BEGIN EXTRACTED DATA

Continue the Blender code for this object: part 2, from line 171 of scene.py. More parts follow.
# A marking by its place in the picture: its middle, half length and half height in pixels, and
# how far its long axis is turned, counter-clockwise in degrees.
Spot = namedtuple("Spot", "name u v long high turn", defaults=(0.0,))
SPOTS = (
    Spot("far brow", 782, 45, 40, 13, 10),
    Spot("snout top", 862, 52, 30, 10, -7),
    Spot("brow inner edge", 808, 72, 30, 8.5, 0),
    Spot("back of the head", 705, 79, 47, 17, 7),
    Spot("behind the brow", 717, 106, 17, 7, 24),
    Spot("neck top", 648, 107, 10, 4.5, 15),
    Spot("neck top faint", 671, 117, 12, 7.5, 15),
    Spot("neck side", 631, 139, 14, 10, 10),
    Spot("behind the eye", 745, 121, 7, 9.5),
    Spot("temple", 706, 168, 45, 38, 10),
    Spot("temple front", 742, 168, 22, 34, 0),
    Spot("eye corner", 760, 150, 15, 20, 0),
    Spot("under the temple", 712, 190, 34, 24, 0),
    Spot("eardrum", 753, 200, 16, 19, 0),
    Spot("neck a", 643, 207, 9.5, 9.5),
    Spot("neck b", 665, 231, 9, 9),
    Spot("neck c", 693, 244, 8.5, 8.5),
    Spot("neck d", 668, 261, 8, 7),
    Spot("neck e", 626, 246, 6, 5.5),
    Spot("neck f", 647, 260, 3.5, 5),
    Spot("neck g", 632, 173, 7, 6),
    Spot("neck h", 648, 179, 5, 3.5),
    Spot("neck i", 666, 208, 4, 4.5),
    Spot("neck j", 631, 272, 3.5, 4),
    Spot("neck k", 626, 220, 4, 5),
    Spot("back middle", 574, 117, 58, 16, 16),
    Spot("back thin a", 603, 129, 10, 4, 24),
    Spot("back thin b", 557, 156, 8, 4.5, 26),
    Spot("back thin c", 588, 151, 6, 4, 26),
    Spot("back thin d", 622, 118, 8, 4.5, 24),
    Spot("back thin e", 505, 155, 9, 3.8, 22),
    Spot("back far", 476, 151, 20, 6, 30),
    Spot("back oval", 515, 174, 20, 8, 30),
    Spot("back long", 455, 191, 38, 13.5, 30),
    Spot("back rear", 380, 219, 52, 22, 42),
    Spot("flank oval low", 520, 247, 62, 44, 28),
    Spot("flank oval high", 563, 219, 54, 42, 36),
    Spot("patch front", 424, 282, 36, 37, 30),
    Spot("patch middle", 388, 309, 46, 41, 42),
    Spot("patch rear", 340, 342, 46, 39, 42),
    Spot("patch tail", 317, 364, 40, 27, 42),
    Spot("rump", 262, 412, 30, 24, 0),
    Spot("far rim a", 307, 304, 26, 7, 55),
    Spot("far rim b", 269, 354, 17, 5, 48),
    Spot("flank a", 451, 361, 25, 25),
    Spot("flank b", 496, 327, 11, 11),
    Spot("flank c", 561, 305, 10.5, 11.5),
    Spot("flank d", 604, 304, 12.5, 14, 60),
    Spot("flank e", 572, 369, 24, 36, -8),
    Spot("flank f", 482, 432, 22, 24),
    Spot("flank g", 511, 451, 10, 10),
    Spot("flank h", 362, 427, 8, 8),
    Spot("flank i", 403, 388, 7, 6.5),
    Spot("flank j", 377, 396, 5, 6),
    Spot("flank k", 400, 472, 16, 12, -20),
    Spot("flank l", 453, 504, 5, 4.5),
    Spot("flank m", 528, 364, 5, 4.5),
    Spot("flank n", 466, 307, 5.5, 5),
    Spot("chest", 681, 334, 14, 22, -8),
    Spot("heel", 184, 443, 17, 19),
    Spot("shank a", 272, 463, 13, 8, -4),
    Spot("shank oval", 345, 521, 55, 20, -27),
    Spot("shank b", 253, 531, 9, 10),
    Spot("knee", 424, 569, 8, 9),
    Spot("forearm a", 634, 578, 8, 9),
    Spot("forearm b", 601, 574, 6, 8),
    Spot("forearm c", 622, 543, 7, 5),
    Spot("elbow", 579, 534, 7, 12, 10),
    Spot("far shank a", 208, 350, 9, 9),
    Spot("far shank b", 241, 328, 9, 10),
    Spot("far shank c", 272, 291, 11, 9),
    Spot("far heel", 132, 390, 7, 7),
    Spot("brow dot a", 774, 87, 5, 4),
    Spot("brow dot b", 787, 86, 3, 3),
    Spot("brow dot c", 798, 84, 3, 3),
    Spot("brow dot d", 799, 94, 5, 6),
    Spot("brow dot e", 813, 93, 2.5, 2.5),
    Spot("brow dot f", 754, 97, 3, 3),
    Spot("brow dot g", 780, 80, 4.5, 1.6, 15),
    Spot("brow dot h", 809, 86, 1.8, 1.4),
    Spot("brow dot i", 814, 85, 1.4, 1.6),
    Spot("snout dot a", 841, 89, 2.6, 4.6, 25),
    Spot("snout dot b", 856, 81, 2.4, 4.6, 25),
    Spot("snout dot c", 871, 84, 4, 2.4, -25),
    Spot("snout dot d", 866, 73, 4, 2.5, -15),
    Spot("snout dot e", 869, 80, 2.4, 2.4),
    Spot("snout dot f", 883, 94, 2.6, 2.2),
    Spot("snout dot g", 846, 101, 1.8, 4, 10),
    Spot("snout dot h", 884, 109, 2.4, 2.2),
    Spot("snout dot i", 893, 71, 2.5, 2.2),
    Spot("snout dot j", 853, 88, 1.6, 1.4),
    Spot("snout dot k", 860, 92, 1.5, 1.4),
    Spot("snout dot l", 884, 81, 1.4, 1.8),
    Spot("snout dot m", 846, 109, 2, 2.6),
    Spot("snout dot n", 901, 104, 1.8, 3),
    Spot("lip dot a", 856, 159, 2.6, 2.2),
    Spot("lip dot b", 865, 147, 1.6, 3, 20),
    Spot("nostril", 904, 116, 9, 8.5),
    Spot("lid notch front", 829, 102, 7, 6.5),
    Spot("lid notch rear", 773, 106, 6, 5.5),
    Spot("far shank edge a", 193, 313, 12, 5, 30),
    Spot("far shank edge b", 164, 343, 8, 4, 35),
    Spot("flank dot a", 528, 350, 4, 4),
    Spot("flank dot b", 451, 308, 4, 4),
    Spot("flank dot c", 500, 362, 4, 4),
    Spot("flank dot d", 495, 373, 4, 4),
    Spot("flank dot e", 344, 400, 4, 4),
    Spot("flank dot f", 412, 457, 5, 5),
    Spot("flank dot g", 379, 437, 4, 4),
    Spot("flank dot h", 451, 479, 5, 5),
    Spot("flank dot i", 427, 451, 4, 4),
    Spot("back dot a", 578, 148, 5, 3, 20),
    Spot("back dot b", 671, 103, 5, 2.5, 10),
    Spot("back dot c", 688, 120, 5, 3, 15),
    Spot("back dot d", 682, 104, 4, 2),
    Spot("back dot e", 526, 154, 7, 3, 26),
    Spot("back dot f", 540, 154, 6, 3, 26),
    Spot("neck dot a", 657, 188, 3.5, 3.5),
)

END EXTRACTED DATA
BEGIN EXTRACTED DATA

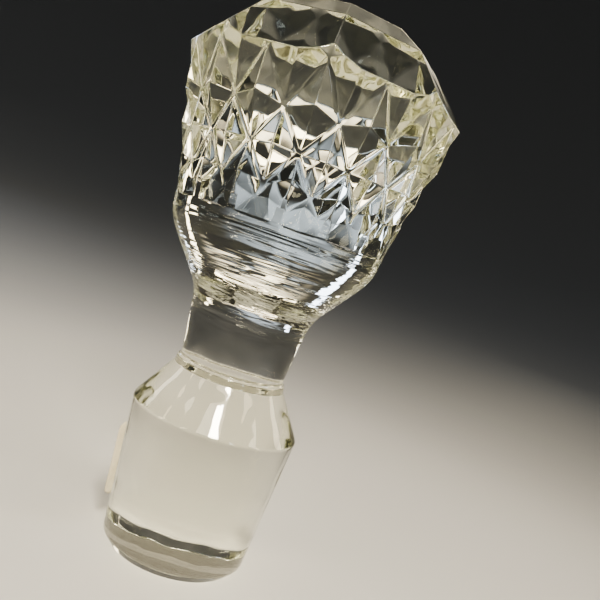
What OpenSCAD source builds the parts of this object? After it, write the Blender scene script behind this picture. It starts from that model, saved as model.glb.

END EXTRACTED DATA
BEGIN EXTRACTED DATA

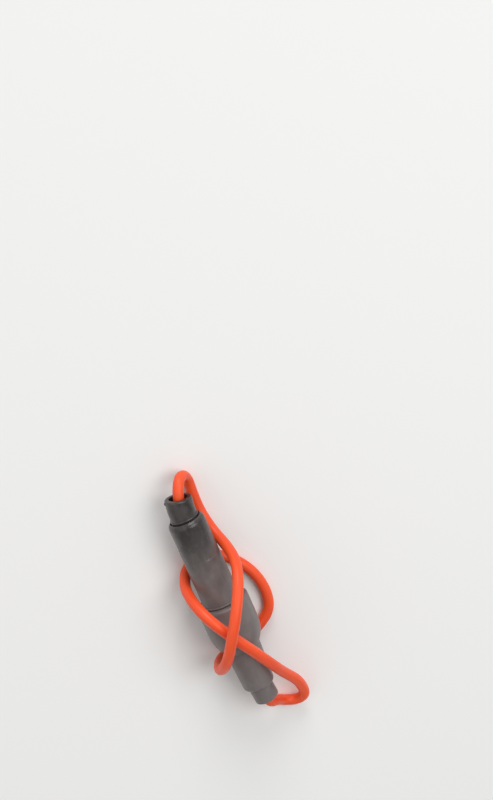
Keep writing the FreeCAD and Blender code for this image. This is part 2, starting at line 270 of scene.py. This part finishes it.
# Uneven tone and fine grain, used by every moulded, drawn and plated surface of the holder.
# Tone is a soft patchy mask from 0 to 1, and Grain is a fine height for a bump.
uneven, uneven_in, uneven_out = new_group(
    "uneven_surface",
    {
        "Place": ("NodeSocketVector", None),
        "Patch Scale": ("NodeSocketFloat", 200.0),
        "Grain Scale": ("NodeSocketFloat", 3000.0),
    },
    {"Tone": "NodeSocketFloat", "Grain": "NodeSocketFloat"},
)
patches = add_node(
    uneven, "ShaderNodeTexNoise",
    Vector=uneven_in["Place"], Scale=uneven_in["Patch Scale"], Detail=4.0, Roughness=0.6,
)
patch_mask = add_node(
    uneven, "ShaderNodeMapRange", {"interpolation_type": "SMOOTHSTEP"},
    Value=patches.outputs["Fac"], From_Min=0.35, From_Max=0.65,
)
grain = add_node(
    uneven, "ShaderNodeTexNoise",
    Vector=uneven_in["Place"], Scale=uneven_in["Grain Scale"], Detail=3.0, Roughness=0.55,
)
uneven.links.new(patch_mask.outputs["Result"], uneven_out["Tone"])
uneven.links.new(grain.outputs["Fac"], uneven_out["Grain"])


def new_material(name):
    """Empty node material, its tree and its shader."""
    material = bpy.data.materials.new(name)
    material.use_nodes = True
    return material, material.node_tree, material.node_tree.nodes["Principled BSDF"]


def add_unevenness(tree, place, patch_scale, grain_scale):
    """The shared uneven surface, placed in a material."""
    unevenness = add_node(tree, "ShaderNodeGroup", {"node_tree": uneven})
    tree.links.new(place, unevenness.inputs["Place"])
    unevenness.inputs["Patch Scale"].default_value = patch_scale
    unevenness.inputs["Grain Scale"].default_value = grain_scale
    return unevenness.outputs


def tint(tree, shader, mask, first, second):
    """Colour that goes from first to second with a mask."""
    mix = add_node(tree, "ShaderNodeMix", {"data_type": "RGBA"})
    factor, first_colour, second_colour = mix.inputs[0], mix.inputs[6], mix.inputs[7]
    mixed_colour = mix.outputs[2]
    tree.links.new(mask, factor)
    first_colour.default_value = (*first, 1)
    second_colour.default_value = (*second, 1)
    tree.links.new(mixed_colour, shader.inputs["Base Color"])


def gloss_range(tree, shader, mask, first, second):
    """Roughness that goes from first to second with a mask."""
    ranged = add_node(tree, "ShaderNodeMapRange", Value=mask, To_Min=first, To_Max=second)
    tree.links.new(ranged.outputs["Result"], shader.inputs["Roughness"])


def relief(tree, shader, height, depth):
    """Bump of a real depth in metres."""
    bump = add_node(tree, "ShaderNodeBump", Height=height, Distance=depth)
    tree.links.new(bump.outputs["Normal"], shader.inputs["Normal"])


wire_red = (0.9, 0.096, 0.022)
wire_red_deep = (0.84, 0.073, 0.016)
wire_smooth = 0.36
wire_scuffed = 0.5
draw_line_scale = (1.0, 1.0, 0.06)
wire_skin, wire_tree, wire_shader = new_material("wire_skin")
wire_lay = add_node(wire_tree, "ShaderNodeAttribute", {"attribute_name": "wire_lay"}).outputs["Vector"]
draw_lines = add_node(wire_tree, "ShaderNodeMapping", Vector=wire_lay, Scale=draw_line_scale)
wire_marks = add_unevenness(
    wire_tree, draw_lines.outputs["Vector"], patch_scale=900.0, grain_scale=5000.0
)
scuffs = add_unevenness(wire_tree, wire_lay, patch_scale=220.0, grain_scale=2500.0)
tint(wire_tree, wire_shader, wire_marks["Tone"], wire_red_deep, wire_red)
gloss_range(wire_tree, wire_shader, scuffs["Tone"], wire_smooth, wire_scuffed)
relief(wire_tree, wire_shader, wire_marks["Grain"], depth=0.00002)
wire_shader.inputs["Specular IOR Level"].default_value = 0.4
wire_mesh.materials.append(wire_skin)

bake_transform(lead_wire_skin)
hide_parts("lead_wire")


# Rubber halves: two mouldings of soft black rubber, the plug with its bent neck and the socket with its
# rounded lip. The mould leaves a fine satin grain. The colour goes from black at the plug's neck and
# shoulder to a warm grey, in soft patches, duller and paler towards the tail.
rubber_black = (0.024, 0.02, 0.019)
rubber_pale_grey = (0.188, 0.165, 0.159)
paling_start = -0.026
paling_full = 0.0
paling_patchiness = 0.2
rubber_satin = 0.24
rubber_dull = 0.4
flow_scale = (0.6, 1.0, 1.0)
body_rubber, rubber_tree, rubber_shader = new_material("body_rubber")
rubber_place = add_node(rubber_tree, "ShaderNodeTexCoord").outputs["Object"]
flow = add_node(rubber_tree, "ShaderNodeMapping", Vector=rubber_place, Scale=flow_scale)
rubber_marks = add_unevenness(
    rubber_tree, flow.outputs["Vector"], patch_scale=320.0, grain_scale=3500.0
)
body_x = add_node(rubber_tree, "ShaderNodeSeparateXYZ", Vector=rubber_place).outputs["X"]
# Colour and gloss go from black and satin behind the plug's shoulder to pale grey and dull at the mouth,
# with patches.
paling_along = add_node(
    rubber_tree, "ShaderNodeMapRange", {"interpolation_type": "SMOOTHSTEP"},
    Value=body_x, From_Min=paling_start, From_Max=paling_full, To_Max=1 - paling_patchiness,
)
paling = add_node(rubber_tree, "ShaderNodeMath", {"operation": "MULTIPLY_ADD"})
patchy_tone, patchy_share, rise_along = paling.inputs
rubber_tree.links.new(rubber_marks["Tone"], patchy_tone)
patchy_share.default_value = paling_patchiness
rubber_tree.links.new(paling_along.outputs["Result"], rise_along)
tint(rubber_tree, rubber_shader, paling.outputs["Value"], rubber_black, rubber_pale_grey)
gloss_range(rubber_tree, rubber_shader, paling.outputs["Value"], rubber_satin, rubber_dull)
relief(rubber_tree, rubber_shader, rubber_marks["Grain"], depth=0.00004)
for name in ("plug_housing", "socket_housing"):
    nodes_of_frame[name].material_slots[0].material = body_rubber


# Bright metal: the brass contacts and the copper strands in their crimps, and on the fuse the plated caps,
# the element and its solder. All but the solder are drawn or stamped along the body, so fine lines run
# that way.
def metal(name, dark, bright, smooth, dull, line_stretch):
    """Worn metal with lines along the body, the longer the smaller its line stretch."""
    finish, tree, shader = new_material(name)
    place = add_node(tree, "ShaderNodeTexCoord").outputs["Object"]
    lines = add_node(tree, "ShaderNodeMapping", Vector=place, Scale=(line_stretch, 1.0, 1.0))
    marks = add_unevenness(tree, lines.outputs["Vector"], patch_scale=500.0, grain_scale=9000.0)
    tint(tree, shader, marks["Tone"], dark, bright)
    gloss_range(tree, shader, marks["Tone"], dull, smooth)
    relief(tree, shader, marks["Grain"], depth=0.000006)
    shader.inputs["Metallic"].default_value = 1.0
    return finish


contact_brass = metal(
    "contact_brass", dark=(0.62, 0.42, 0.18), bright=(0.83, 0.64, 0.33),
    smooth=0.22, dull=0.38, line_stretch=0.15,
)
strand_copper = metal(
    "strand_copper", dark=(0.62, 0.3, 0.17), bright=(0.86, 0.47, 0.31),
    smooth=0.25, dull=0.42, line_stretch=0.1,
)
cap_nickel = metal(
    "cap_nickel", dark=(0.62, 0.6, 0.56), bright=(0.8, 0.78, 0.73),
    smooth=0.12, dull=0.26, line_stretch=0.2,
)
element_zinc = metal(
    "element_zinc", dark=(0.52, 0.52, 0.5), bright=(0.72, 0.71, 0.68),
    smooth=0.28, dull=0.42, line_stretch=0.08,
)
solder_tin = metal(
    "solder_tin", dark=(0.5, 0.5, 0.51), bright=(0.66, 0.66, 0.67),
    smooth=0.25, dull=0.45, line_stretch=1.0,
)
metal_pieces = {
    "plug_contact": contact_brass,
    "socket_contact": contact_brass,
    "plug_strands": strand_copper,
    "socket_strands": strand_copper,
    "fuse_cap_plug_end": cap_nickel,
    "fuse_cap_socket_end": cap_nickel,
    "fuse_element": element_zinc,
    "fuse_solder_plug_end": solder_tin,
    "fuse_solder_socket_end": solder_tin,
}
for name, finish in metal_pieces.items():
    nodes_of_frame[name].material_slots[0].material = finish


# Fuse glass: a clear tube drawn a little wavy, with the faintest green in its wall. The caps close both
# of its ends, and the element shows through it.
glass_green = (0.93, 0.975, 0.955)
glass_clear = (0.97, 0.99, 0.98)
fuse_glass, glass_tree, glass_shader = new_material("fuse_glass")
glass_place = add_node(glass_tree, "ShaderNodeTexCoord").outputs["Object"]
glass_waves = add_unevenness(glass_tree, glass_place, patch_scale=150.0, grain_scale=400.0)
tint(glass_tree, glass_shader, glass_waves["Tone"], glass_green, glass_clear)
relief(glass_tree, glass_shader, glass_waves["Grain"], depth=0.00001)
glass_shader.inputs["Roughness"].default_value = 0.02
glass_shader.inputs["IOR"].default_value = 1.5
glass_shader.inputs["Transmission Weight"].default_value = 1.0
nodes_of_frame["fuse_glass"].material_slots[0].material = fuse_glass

END EXTRACTED DATA

▶ GOAL
In the lines above, locate the string "that". Copy every line where it occurs.

▶ EXERCISE OUTPUT
What OpenSCAD source builds the parts of this object? After it, write the Blender scene script behind this picture. It starts from that model, saved as model.glb.
    """Colour that goes from first to second with a mask."""
    """Roughness that goes from first to second with a mask."""
# that way.